### Instructions for the task
Your task is to tally the lines of the listing containing the word "bending" and report the figure alone.

### Record excerpts
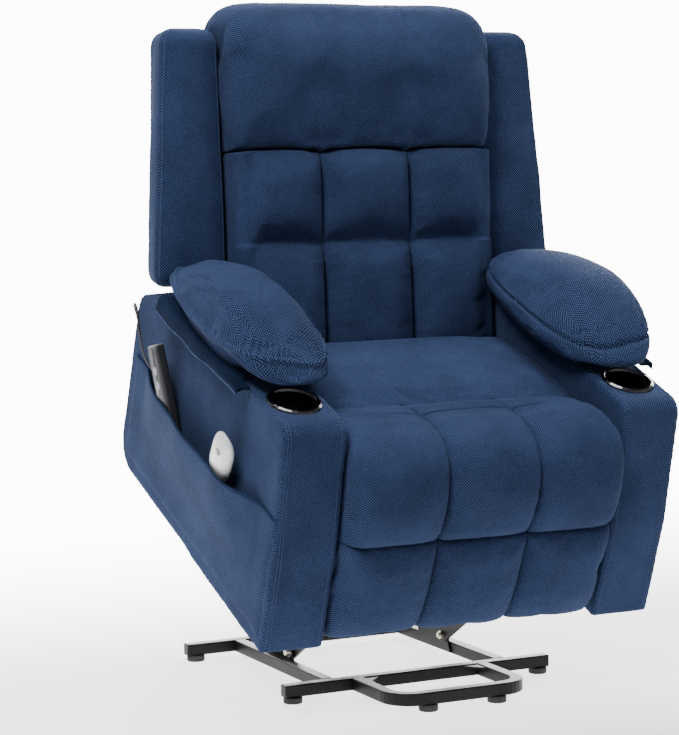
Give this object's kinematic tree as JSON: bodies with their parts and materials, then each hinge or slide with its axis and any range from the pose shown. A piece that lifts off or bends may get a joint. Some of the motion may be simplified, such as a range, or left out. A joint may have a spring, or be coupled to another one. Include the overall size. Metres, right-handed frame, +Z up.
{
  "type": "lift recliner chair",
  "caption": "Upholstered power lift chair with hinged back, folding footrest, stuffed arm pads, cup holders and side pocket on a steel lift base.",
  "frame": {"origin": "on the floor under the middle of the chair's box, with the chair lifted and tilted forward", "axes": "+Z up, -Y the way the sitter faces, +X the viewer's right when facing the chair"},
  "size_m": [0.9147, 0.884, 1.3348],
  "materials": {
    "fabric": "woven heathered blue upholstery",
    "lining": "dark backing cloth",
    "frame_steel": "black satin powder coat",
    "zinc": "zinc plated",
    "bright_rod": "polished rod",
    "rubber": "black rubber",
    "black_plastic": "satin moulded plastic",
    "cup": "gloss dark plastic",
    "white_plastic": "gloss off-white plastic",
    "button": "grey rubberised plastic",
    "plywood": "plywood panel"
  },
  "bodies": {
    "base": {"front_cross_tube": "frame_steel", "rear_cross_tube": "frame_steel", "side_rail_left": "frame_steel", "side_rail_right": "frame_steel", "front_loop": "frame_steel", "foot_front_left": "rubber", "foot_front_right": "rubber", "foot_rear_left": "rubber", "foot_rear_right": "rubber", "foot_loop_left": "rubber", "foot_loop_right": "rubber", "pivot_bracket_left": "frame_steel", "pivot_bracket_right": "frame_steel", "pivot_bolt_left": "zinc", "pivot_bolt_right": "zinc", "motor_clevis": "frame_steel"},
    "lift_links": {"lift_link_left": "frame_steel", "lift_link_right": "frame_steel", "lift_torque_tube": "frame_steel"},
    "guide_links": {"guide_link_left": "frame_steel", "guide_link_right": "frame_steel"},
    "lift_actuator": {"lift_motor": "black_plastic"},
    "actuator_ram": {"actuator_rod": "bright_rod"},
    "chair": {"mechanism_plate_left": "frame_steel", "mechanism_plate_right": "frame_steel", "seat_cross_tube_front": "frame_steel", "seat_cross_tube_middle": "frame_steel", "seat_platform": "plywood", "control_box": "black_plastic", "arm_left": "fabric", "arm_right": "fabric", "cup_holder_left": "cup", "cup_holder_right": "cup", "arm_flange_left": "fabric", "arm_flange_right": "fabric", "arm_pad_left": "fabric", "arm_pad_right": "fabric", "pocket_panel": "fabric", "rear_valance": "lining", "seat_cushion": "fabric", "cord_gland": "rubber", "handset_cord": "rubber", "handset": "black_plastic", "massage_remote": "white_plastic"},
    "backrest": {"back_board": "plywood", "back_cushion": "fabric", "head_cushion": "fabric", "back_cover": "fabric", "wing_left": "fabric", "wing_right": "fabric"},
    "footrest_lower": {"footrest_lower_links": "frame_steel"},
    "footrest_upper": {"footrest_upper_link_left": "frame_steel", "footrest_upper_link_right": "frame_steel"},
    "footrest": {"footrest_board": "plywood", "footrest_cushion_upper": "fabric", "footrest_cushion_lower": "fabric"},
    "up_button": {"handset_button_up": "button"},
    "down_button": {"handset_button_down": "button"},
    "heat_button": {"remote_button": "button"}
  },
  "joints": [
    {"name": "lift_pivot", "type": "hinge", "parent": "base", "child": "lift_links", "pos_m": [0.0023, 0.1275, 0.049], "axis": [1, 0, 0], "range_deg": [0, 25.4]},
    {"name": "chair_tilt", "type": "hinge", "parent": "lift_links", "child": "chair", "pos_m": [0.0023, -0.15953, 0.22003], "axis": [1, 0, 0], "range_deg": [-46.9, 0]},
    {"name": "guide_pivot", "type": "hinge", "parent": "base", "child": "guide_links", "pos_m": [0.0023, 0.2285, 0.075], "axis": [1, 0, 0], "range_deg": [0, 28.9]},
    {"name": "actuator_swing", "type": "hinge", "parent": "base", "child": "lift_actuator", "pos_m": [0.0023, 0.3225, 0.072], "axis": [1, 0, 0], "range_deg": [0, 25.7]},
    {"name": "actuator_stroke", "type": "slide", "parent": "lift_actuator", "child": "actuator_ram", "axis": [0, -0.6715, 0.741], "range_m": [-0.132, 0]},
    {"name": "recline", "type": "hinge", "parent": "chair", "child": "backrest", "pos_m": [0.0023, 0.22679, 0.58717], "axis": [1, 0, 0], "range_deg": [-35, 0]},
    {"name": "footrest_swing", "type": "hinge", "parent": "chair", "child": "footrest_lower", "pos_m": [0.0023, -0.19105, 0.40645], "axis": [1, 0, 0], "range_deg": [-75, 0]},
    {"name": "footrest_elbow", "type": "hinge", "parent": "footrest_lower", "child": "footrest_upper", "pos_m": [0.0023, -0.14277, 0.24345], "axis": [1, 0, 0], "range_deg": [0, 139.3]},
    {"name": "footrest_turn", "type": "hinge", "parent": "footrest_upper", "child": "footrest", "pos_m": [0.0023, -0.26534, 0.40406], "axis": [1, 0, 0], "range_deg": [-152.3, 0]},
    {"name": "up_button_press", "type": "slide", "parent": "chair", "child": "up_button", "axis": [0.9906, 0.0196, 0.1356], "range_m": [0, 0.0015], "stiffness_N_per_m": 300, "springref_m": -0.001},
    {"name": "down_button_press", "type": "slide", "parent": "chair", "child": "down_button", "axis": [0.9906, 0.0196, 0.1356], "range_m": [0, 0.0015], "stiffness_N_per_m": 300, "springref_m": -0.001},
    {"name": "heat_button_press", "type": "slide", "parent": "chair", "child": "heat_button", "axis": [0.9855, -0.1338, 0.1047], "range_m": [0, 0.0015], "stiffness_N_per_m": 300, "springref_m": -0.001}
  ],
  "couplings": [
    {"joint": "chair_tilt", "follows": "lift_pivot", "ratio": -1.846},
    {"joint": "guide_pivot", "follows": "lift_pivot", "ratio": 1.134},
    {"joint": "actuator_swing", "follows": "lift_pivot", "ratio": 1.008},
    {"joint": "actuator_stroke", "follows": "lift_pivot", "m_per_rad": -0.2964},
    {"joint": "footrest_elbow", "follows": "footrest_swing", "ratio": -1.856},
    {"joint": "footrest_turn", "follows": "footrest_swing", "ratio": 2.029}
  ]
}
* * *
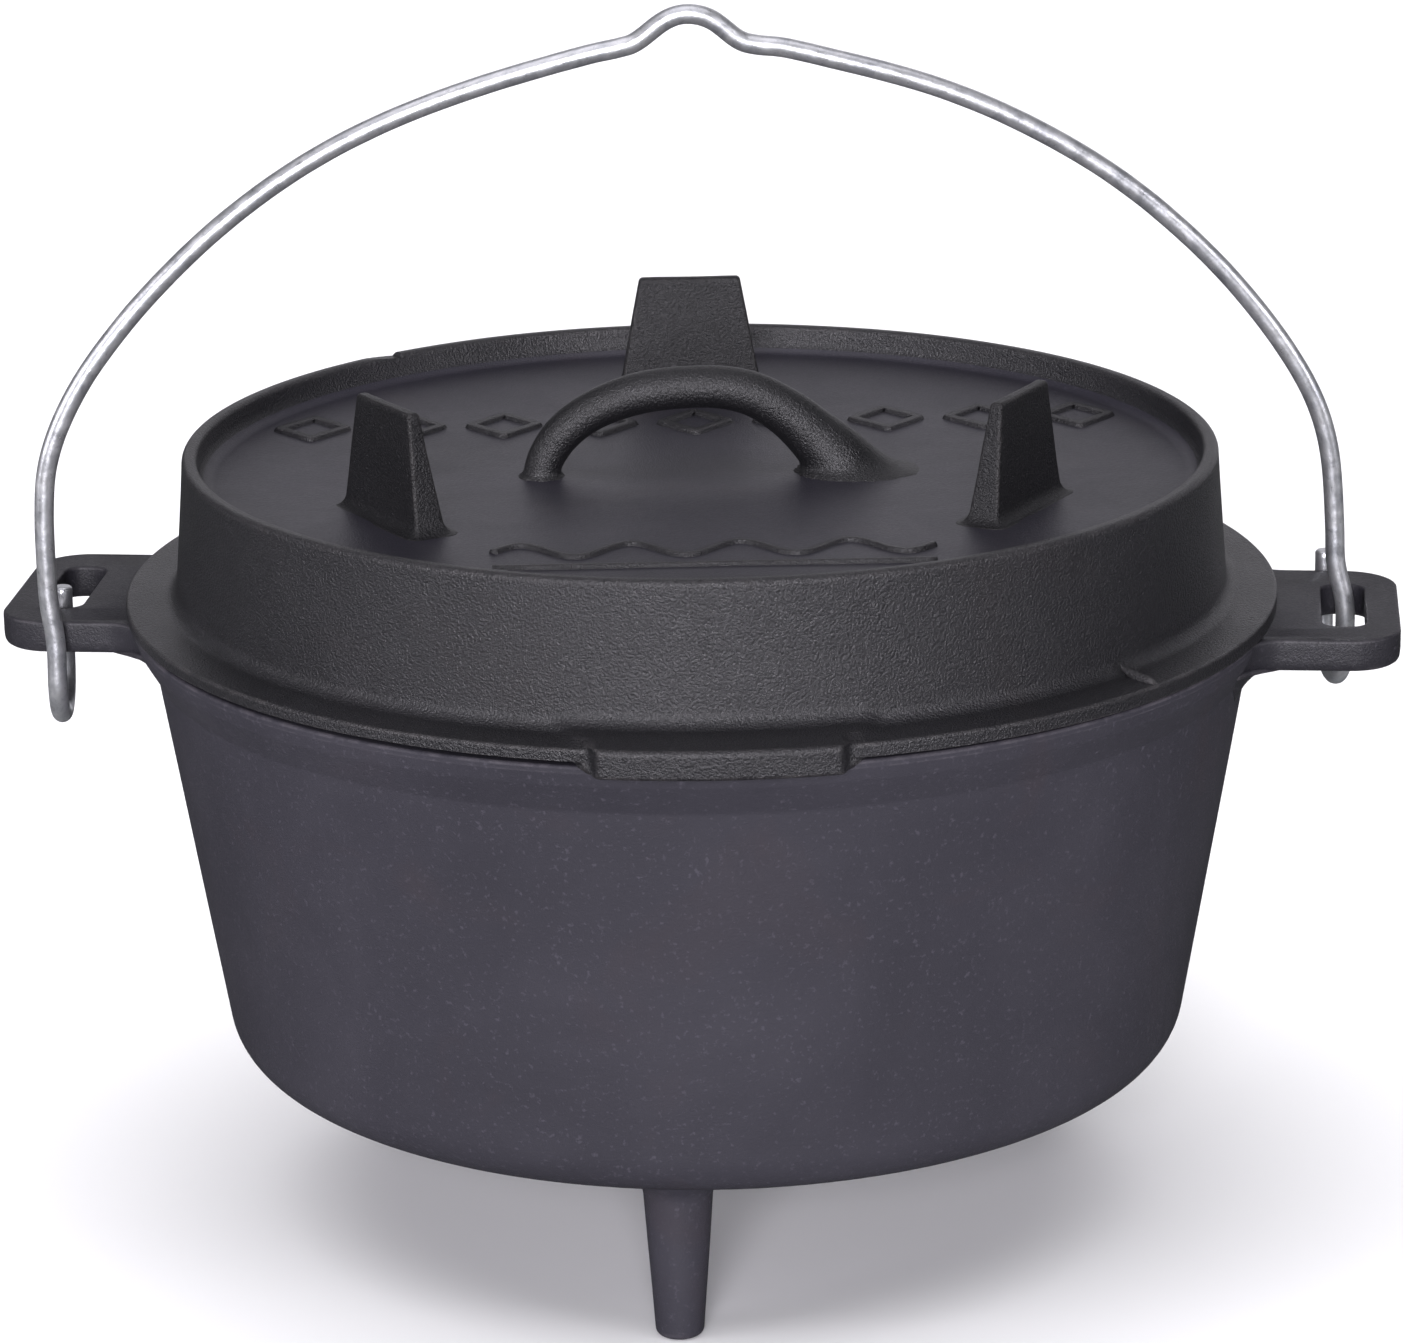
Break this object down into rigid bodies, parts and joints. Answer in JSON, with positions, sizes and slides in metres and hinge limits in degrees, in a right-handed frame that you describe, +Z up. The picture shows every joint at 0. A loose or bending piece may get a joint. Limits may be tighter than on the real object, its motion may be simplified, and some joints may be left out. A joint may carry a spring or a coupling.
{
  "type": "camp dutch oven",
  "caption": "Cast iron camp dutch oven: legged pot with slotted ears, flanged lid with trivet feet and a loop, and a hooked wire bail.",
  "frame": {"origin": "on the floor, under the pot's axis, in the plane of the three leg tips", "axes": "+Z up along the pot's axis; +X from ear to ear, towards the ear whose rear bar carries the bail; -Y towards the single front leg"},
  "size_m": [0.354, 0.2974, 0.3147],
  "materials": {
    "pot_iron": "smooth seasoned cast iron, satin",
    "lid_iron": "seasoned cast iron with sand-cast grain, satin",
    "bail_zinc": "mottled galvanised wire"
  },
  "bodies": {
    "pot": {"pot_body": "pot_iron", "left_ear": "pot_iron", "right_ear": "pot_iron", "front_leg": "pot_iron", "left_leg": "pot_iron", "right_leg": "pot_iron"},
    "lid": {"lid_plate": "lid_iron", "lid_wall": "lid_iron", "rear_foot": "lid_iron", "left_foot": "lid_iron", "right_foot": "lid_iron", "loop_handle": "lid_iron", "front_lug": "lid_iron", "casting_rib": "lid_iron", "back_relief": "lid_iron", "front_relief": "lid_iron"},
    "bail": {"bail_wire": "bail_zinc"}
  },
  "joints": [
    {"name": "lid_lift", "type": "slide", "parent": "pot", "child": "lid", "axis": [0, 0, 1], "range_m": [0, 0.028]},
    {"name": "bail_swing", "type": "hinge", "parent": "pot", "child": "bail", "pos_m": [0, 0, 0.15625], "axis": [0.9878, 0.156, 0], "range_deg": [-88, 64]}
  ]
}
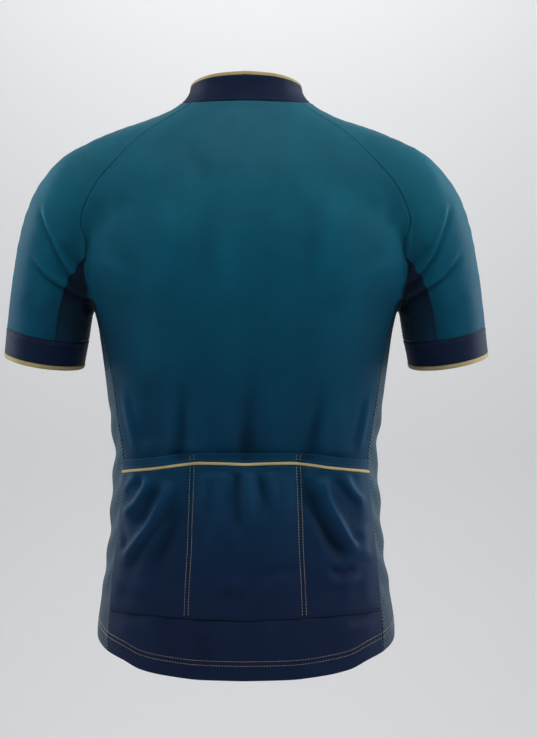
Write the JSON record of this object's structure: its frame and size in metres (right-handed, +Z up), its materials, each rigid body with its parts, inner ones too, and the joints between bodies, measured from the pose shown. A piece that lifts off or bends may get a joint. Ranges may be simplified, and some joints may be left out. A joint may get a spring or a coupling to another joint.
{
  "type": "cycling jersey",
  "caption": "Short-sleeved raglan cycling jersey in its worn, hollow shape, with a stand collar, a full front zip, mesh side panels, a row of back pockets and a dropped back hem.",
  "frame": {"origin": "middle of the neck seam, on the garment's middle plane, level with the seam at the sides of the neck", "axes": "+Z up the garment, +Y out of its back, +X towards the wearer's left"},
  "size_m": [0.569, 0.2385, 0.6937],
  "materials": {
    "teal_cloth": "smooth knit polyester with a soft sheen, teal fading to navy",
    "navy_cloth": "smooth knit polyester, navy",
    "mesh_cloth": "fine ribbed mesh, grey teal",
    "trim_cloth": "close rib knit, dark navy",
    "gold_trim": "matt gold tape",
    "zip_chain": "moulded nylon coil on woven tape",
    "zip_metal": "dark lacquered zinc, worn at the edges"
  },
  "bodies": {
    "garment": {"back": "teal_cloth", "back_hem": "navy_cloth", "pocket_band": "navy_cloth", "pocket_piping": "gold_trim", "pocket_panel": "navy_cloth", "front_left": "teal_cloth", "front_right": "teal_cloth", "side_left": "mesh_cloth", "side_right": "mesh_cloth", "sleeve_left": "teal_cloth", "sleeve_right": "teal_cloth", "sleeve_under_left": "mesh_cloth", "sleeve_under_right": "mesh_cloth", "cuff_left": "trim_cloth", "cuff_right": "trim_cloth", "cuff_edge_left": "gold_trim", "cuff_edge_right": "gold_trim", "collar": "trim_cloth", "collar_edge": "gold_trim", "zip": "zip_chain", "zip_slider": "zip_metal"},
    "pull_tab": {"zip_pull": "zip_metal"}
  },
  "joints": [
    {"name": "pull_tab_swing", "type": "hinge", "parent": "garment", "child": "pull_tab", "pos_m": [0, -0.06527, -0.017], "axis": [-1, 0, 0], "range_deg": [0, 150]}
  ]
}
* * *
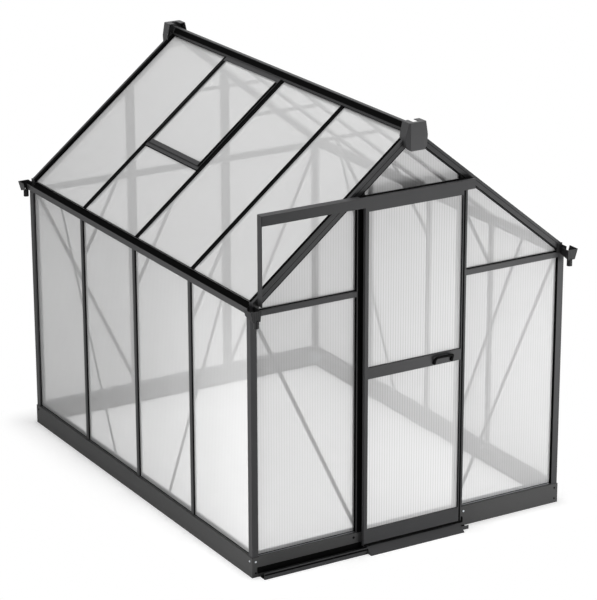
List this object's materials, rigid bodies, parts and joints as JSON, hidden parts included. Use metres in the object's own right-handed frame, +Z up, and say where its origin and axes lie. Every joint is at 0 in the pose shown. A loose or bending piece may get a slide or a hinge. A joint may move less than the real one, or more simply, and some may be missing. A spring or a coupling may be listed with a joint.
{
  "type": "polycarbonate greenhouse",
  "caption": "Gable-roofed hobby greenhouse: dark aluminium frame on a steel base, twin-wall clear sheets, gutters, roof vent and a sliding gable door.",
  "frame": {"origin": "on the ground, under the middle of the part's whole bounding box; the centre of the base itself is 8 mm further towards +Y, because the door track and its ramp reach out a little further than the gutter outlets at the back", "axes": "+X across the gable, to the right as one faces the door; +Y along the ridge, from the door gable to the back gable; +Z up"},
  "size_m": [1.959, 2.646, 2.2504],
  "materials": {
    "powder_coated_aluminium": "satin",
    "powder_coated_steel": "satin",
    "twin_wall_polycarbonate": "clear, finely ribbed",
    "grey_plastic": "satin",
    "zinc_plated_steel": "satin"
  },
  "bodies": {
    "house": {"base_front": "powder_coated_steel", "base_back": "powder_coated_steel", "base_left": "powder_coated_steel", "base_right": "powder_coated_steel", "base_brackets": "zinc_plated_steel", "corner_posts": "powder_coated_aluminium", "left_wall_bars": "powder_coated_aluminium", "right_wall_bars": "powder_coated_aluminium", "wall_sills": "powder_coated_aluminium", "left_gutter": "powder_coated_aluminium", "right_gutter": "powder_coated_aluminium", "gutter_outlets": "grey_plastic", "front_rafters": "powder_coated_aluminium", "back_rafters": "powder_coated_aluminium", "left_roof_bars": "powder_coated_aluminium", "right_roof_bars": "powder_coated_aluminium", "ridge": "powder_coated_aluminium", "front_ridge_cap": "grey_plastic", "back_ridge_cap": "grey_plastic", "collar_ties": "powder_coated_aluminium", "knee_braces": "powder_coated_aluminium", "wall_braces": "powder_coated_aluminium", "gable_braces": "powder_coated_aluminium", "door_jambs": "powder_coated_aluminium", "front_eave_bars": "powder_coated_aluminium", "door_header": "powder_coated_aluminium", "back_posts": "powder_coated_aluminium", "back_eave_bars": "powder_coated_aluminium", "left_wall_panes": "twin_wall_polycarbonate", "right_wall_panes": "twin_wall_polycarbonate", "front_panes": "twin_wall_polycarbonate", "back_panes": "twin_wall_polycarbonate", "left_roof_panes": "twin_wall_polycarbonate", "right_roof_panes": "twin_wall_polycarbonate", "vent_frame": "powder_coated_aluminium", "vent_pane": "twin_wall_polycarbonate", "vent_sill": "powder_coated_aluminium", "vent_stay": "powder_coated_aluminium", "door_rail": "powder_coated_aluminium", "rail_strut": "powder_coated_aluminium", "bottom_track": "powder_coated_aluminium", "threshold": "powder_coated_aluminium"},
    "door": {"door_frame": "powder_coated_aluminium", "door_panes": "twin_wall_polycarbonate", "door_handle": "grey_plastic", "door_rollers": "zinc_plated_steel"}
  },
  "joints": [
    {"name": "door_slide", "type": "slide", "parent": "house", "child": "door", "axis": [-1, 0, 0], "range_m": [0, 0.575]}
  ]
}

### Worked solution
2